Problem to work on
Using the data below, repeat all of it precisely.

Material provided

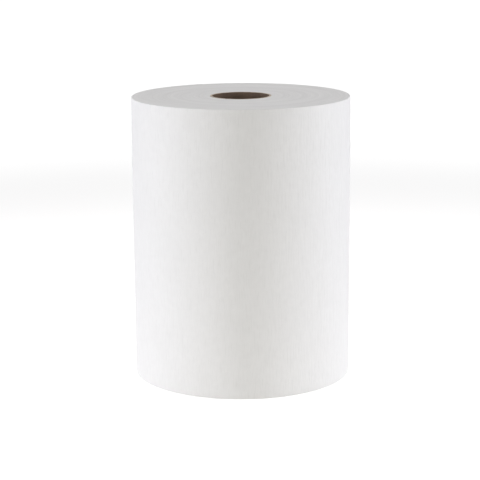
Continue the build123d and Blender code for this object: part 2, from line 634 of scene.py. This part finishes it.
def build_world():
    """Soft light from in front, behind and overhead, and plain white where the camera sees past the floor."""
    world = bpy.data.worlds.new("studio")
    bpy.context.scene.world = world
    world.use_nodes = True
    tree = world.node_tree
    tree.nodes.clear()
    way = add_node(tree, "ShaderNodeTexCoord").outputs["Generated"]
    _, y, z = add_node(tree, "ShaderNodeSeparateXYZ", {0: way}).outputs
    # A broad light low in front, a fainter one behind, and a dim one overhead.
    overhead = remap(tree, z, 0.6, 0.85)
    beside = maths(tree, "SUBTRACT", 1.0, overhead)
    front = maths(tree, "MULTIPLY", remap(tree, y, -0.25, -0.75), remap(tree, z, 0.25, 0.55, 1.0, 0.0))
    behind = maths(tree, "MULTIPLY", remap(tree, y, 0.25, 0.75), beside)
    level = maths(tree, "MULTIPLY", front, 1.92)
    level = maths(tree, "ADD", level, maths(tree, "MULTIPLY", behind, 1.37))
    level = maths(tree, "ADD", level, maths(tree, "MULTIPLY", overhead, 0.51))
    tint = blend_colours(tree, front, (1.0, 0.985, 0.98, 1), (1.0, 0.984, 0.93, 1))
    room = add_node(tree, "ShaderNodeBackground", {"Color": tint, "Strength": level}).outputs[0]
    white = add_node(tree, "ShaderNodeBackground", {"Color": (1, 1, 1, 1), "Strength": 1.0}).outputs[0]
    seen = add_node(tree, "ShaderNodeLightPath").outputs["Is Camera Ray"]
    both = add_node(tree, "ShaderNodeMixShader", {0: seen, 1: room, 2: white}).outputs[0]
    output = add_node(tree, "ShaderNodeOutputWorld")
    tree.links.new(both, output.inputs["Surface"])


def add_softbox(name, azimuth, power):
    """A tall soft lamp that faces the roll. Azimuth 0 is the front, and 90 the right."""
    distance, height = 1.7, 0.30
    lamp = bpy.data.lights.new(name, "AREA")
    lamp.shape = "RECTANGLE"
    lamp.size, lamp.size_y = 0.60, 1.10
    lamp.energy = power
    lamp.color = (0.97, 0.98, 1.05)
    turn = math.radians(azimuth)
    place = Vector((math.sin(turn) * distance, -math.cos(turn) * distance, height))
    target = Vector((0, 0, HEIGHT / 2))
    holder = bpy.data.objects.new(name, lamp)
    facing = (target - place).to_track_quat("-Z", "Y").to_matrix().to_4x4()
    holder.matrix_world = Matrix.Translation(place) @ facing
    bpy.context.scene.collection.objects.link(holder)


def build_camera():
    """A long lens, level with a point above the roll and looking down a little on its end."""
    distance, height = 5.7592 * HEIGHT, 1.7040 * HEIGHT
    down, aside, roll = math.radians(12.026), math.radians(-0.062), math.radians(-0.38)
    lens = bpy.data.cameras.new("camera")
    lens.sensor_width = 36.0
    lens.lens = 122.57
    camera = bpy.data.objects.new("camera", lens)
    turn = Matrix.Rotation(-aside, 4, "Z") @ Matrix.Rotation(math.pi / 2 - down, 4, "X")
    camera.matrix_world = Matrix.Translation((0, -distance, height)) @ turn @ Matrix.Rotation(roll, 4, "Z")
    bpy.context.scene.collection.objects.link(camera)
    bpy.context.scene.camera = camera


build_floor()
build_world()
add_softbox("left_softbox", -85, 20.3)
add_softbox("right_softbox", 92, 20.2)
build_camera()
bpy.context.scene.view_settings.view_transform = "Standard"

Task answer
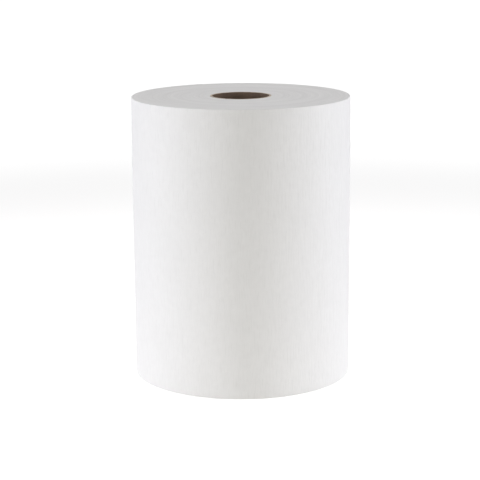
Continue the build123d and Blender code for this object: part 2, from line 634 of scene.py. This part finishes it.
def build_world():
    """Soft light from in front, behind and overhead, and plain white where the camera sees past the floor."""
    world = bpy.data.worlds.new("studio")
    bpy.context.scene.world = world
    world.use_nodes = True
    tree = world.node_tree
    tree.nodes.clear()
    way = add_node(tree, "ShaderNodeTexCoord").outputs["Generated"]
    _, y, z = add_node(tree, "ShaderNodeSeparateXYZ", {0: way}).outputs
    # A broad light low in front, a fainter one behind, and a dim one overhead.
    overhead = remap(tree, z, 0.6, 0.85)
    beside = maths(tree, "SUBTRACT", 1.0, overhead)
    front = maths(tree, "MULTIPLY", remap(tree, y, -0.25, -0.75), remap(tree, z, 0.25, 0.55, 1.0, 0.0))
    behind = maths(tree, "MULTIPLY", remap(tree, y, 0.25, 0.75), beside)
    level = maths(tree, "MULTIPLY", front, 1.92)
    level = maths(tree, "ADD", level, maths(tree, "MULTIPLY", behind, 1.37))
    level = maths(tree, "ADD", level, maths(tree, "MULTIPLY", overhead, 0.51))
    tint = blend_colours(tree, front, (1.0, 0.985, 0.98, 1), (1.0, 0.984, 0.93, 1))
    room = add_node(tree, "ShaderNodeBackground", {"Color": tint, "Strength": level}).outputs[0]
    white = add_node(tree, "ShaderNodeBackground", {"Color": (1, 1, 1, 1), "Strength": 1.0}).outputs[0]
    seen = add_node(tree, "ShaderNodeLightPath").outputs["Is Camera Ray"]
    both = add_node(tree, "ShaderNodeMixShader", {0: seen, 1: room, 2: white}).outputs[0]
    output = add_node(tree, "ShaderNodeOutputWorld")
    tree.links.new(both, output.inputs["Surface"])


def add_softbox(name, azimuth, power):
    """A tall soft lamp that faces the roll. Azimuth 0 is the front, and 90 the right."""
    distance, height = 1.7, 0.30
    lamp = bpy.data.lights.new(name, "AREA")
    lamp.shape = "RECTANGLE"
    lamp.size, lamp.size_y = 0.60, 1.10
    lamp.energy = power
    lamp.color = (0.97, 0.98, 1.05)
    turn = math.radians(azimuth)
    place = Vector((math.sin(turn) * distance, -math.cos(turn) * distance, height))
    target = Vector((0, 0, HEIGHT / 2))
    holder = bpy.data.objects.new(name, lamp)
    facing = (target - place).to_track_quat("-Z", "Y").to_matrix().to_4x4()
    holder.matrix_world = Matrix.Translation(place) @ facing
    bpy.context.scene.collection.objects.link(holder)


def build_camera():
    """A long lens, level with a point above the roll and looking down a little on its end."""
    distance, height = 5.7592 * HEIGHT, 1.7040 * HEIGHT
    down, aside, roll = math.radians(12.026), math.radians(-0.062), math.radians(-0.38)
    lens = bpy.data.cameras.new("camera")
    lens.sensor_width = 36.0
    lens.lens = 122.57
    camera = bpy.data.objects.new("camera", lens)
    turn = Matrix.Rotation(-aside, 4, "Z") @ Matrix.Rotation(math.pi / 2 - down, 4, "X")
    camera.matrix_world = Matrix.Translation((0, -distance, height)) @ turn @ Matrix.Rotation(roll, 4, "Z")
    bpy.context.scene.collection.objects.link(camera)
    bpy.context.scene.camera = camera


build_floor()
build_world()
add_softbox("left_softbox", -85, 20.3)
add_softbox("right_softbox", 92, 20.2)
build_camera()
bpy.context.scene.view_settings.view_transform = "Standard"